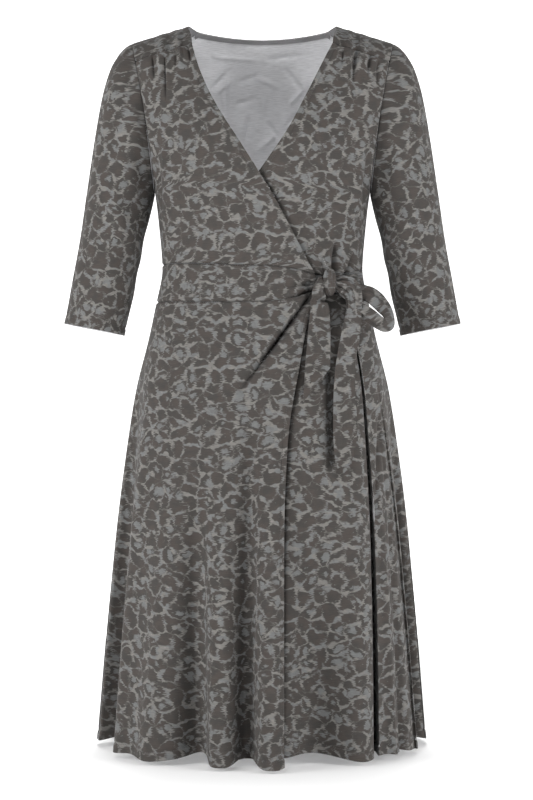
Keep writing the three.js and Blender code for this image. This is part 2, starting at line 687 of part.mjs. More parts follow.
// Knot: a rounded lump, a little squarer than an ellipsoid
function knot() {
  const geometry = new THREE.SphereGeometry(1, 14, 10);
  geometry.deleteAttribute('normal');
  geometry.deleteAttribute('uv');
  geometry.rotateX(Math.PI / 2);
  const merged = mergeVertices(geometry);
  const position = merged.getAttribute('position');
  for (let i = 0; i < position.count; i += 1) {
    const point = new THREE.Vector3().fromBufferAttribute(position, i);
    position.setXYZ(
      i,
      KNOT.x + (power(point.x, KNOT_ROUNDNESS) * KNOT.wide) / 2,
      KNOT.y + (power(point.y, KNOT_ROUNDNESS) * KNOT.deep) / 2,
      KNOT.z + (power(point.z, KNOT_ROUNDNESS) * KNOT.high) / 2,
    );
  }
  merged.computeVertexNormals();
  const mesh = new THREE.Mesh(merged, PRINT);
  mesh.name = 'tie_knot';
  return mesh;
}

const dress = new THREE.Group();
dress.name = 'wrap_dress';
dress.add(...bodiceFronts(), bodiceBack());
dress.add(yoke('yoke_right', -1), yoke('yoke_left', 1));
dress.add(sleeve('sleeve_right', -1), sleeve('sleeve_left', 1));
dress.add(...bands(), ...skirts());
dress.add(neckBinding());
dress.add(knot(), gatheredTie());
dress.add(tieStrip('tie_hook', TIE_HOOK));
dress.add(tieStrip('tie_loop', TIE_LOOP, { steps: [2, 20] }));
dress.add(tieStrip('tie_tail_long', TIE_TAIL_LONG));

export default dress;
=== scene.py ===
import math

import bpy
import numpy as np
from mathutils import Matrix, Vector


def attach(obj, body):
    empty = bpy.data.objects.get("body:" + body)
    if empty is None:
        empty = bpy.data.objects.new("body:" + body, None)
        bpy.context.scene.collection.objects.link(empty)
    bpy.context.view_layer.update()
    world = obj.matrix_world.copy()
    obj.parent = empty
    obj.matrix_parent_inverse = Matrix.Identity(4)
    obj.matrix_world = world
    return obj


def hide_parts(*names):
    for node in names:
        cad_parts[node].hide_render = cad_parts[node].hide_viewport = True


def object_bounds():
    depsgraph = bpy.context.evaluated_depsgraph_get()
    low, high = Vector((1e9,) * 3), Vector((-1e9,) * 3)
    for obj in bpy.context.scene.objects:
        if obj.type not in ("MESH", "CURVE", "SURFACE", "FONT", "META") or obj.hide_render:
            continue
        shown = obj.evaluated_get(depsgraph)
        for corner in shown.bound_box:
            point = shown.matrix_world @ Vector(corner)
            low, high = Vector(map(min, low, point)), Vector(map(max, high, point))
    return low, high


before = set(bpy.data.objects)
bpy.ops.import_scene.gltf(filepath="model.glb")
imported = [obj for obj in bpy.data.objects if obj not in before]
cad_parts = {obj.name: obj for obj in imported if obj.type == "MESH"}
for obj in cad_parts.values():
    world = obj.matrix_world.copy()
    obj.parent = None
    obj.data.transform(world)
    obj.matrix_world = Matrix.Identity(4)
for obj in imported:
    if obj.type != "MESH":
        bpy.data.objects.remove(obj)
CAD_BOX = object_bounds()

# The wrap dress's cloth, in the frame's own place. The tables below are in millimetres, as the pattern
# is cut, and each piece is written in metres. +X is the wearer's left, -Y the front, +Z up.
MM = 0.001


def make_table(columns, *rows):
    """Rows under named columns. A row may leave off its last columns."""
    return [dict(zip(columns, row)) for row in rows]


# Cloth: its thickness, the gaps at seams and armholes, how far the over panel lies above the under one and
# over what share of its width it rises there, and how the under panel falls back where it is hidden
CLOTH = 1.1
SEAM_GAP = 0.3
ARMHOLE_GAP = 0.06
LAYER = 2.5
RISE_SHARE = 0.33
HIDDEN_DROP = 1.2
HIDDEN_FOLD = 0.6
HIDDEN_SKIRT = 7

# Shoulders and neck
NECK_X = 103.6
TIP_X = 182.7
TIP_Z = -24
ROLL = 60
COLLAR_RISE = 0.35
BACK_NECK_Z = -8
FRONT_SEAM = {"neck_x": 97, "neck_z": -31, "arm_x": 174, "arm_z": -53}
BACK_SEAM = {"neck_x": 92, "neck_z": -2, "arm_x": 173, "arm_z": -50}
BINDING_HEIGHT = 5
BINDING_END = 96
ROWS_TO_SHOULDER = 1.5

# Armhole
ARMPIT_X = 150
ARMPIT_Z = -234
ARMPIT_TURN = 5
ARMHOLE_DEPTH = 58
ARMHOLE_HOLLOW = 4

# Levels
BAND_TOP = -333
BAND_BOTTOM = -385
HEM = -996
HEM_DROP = 0.22
HEM_BAND = 12
CUFF_BAND = 10

# Seams, turned edges and stitching: how deep the cloth dips, how far to each side, and the strips' widths
CREASE_SHAPE = 1.4
SEAM_DIP = 2.3
SEAM_REACH = 1.6
ARMHOLE_DIP = 0.25
STITCH_DIP = 1.1
TURNED_EDGE = 7
YOKE_STITCH = 3.5
TURNED_RISE = 0.7
EDGE_GROOVE = {"deep": 5, "wide": 3.6}

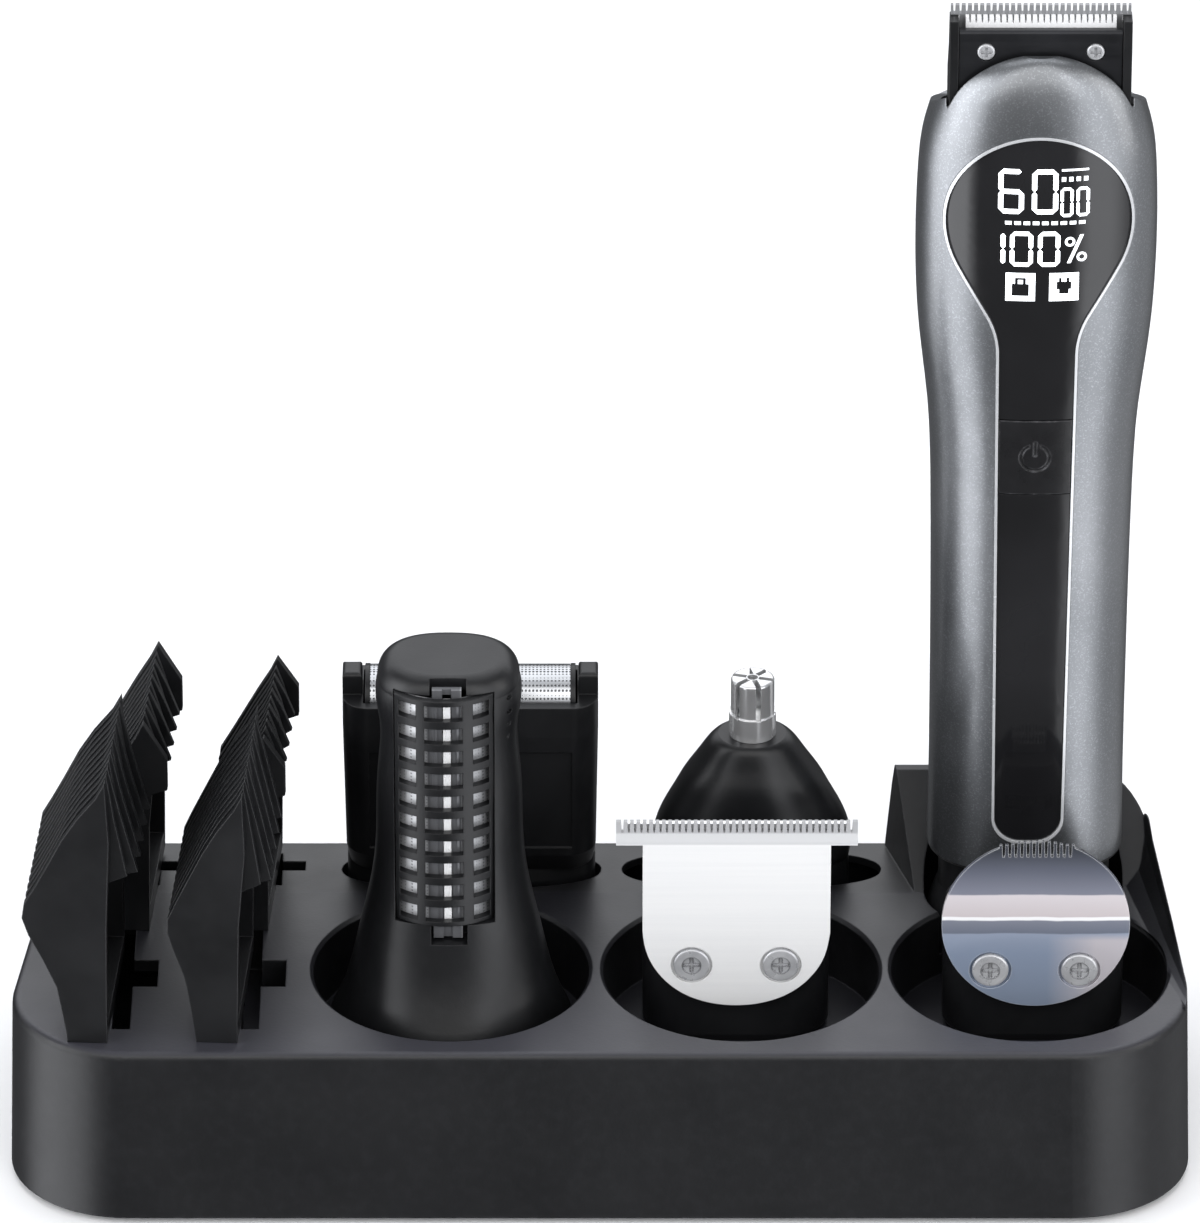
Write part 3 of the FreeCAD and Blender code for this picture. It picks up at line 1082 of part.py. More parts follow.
# Outlines are x, z. Side panel and tooth both start with the points of the back; sole is the x
# of the bar across the foot, left and right at its top, then left and right at its bottom.
COMBS = {
    "comb_front_left": dict(
        back=[(-80.8, 79.4), (-82.35, 76.5), (-85.5, 72.5), (-88.1, 68.4), (-90.7, 63.2),
              (-92.8, 59.2), (-94.5, 56.2)],
        panel=[(-94.9, 53.6), (-93.9, 50.4), (-91.7, 45.9), (-89.4, 40.5), (-88.3, 36.0),
               (-87.9, COMB_FOOT_Z), (-81.3, COMB_FOOT_Z), (-81.0, 52.0), (-80.3, 68.0)],
        tooth=[(-94.4, 53.0), (-92.4, 48.4), (-89.6, 48.4), (-85.4, 55.5), (-82.6, 58.2),
               (-76.2, 59.7), (-78.9, 70.5)],
        web=[(-92.9, 49.8), (-91.7, 45.9), (-89.4, 40.5), (-88.1, 32.4), (-85.8, 32.4),
             (-86.2, 40.5), (-88.2, 46.0), (-89.8, 49.8)],
        sole=(-88.1, -81.2, -87.9, -81.3), trim=(1.5, 0.6), span=FRONT_Y,
        tab=(-84.7, -80.8) + FRONT_TAB, pivot_x=-84.5),
    "comb_front_right": dict(
        back=[(-58.4, 77.1), (-59.9, 74.2), (-62.8, 70.0), (-65.2, 65.8), (-67.6, 60.8),
              (-69.6, 56.6), (-71.0, 53.4)],
        panel=[(-71.1, 50.8), (-70.2, 47.6), (-68.6, 43.0), (-67.4, 38.0),
               (-66.6, COMB_FOOT_Z), (-59.8, COMB_FOOT_Z), (-59.3, 52.0), (-58.1, 66.0)],
        tooth=[(-70.8, 50.4), (-69.2, 46.6), (-66.8, 46.6), (-63.0, 53.0), (-60.6, 56.4),
               (-54.3, 58.2), (-56.5, 68.6)],
        web=[(-69.9, 47.8), (-68.4, 43.0), (-66.8, 32.4), (-64.6, 32.4), (-64.9, 41.0),
             (-66.6, 47.8)],
        sole=(-66.8, -59.7, -66.6, -59.8), trim=(1.5, 0.6), span=FRONT_Y,
        tab=(-63.4, -59.5) + FRONT_TAB, pivot_x=-63.0),
    "comb_rear_left": dict(
        back=[(-75.9, 69.9), (-77.2, 67.2), (-79.6, 63.2), (-81.9, 59.0), (-84.2, 54.8),
              (-86.4, 51.0)],
        panel=[(-86.6, 49.0), (-85.6, 46.2), (-83.9, 42.4), (-82.5, 38.2),
               (-81.9, COMB_FOOT_Z), (-75.5, COMB_FOOT_Z), (-75.2, 50.0), (-74.6, 56.4),
               (-72.0, 57.4), (-72.0, 63.2)],
        tooth=[(-86.3, 48.2), (-84.6, 44.4), (-82.0, 44.4), (-79.0, 50.6), (-77.4, 57.6),
               (-71.9, 59.7), (-73.9, 65.3)],
        web=[(-85.4, 45.8), (-83.9, 42.4), (-82.4, 37.0), (-82.1, 32.4), (-79.8, 32.4),
             (-80.2, 38.6), (-82.2, 45.8)],
        sole=(-82.1, -75.5, -81.9, -75.5), trim=(1.3, 0.5), span=REAR_Y,
        tab=(-80.5, -76.9) + REAR_TAB, pivot_x=-79.0),
    "comb_rear_right": dict(
        back=[(-55.9, 67.2), (-57.1, 64.6), (-59.4, 60.7), (-61.6, 56.7), (-63.8, 52.7),
              (-65.8, 49.2)],
        panel=[(-66.0, 47.2), (-65.1, 44.6), (-63.6, 41.2), (-62.4, 37.4),
               (-61.9, COMB_FOOT_Z), (-55.6, COMB_FOOT_Z), (-55.3, 48.4), (-54.8, 55.4),
               (-52.4, 56.4), (-52.4, 61.8)],
        tooth=[(-65.7, 46.6), (-64.2, 43.0), (-61.8, 43.0), (-58.9, 49.0), (-57.2, 56.6),
               (-52.6, 59.6), (-54.1, 63.6)],
        web=[(-65.0, 44.4), (-63.6, 41.2), (-62.4, 37.0), (-62.1, 32.4), (-59.8, 32.4),
             (-60.2, 38.2), (-61.9, 44.4)],
        sole=(-62.1, -55.6, -61.9, -55.6), trim=(1.1, 0.4), span=REAR_Y,
        tab=(-60.4, -56.8) + REAR_TAB, pivot_x=-59.0),
}


def guide_comb(back, panel, tooth, web, sole, trim, span, tab, pivot_x):
    """Side panels and a rank of teeth, every second one trimmed, turned a little on its foot."""
    y0, y1 = span
    comb = plate_xz(back + panel, y0, y0 + COMB_WALL).fuse(
        plate_xz(back + panel, y1 - COMB_WALL, y1))
    long_tooth = back + tooth
    dx, dz = trim
    (heel_x, heel_z), (toe_x, toe_z) = tooth[-2:]
    short_tooth = long_tooth[:-2] + [(heel_x - dx, heel_z + dz), (toe_x - dx * 0.45, toe_z)]
    count = int((y1 - y0 - 2 * COMB_WALL - 1.2) / COMB_PITCH)
    start = (y0 + y1) / 2 - (count - 1) * COMB_PITCH / 2
    for i in range(count):
        y = start + i * COMB_PITCH
        outline = long_tooth if i % 2 else short_tooth
        comb = comb.fuse(plate_xz(outline, y - COMB_TOOTH / 2, y + COMB_TOOTH / 2))
    bar = list(zip((sole[0], sole[2], sole[3], sole[1]), (33.4, COMB_FOOT_Z, COMB_FOOT_Z, 33.4)))
    for outline in (web, bar):
        comb = comb.fuse(plate_xz(outline, y0, y1))
    comb.rotate(Vector(pivot_x, y0, 0), Vector(0, 0, 1), -COMB_TURN)
    return comb.fuse(box(*tab)).removeSplitter()


# ---------------------------------------------------------------- write
# each file is named after the function that builds the piece
PIECES = [
    stand_tray, stand_base_cover, stand_feet, stand_screws,
    front_housing, rear_housing, housing_screws, inlay_trim, display_lens, lower_inlay,
    power_button, bottom_cap, charge_socket, battery_cell, battery_contacts, motor_can,
    motor_shaft, eccentric_cam, chassis, main_pcb, tact_switch, display_module, neck_collar,
    neck_seal,
    trim_head_body, trim_fixed_blade, trim_blade_clamp, trim_blade_screws, trim_moving_blade,
    trim_yoke, trim_spring,
    t_head_body, t_fixed_blade, t_blade_screws, t_moving_blade, t_yoke, t_spring,
    detail_head_body, detail_fixed_blade, detail_blade_screws, detail_moving_blade,
    detail_yoke, detail_spring,
    nose_head_body, nose_guard_tube, nose_cutter,
    shaver_head_body, foil_frame, foil_screen, foil_springs, shaver_cutter, shaver_yoke,
    groomer_head_body, groomer_guard, groomer_foil, groomer_blade,
]
for build in PIECES:
    export(build.__name__, build())
for name, shape_data in COMBS.items():
    export(name, guide_comb(**shape_data))
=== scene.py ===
"""A cordless grooming kit: a handset with a lit display, its cutting heads and a stand.

Metres, +Z up. The front faces -Y, towards the camera, and +X is to the camera's right.
This script gives them materials, adds the lit shapes on the display lens, and sets up the
camera, the lights, the world and the floor.
"""
import json
import math

import bmesh
import bpy
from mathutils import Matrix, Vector
from mathutils.bvhtree import BVHTree


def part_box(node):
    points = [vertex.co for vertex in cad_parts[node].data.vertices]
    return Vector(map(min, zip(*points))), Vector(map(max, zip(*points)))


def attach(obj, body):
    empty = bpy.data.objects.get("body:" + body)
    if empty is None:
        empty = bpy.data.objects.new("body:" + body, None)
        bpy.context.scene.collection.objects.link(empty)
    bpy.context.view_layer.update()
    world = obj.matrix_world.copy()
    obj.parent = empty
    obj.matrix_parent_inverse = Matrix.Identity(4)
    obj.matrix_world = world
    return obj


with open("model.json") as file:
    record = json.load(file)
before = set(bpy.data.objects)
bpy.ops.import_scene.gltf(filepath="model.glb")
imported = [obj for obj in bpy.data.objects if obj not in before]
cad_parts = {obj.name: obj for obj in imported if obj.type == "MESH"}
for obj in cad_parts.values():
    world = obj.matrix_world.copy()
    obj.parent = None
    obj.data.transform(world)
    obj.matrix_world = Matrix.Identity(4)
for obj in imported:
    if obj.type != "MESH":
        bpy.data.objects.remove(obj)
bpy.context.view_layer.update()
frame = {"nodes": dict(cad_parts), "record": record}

MM = 0.001
scene = bpy.context.scene
nodes = frame["nodes"]
slot_of = {s["node"]: s["material_slot"] for s in frame["record"]["subparts"]}


# ------------------------------------------------------------------ node graphs
MIDDLE = (0.3, 0.7)  # the part of a noise's range that holds most of its values
UNIT = (0.0, 1.0)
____
- **TASK PROMPT**:
Copy every line of the records above that holds the word "code".

- **TASK RESPONSE**:
Keep writing the three.js and Blender code for this image. This is part 2, starting at line 687 of part.mjs. More parts follow.
Write part 3 of the FreeCAD and Blender code for this picture. It picks up at line 1082 of part.py. More parts follow.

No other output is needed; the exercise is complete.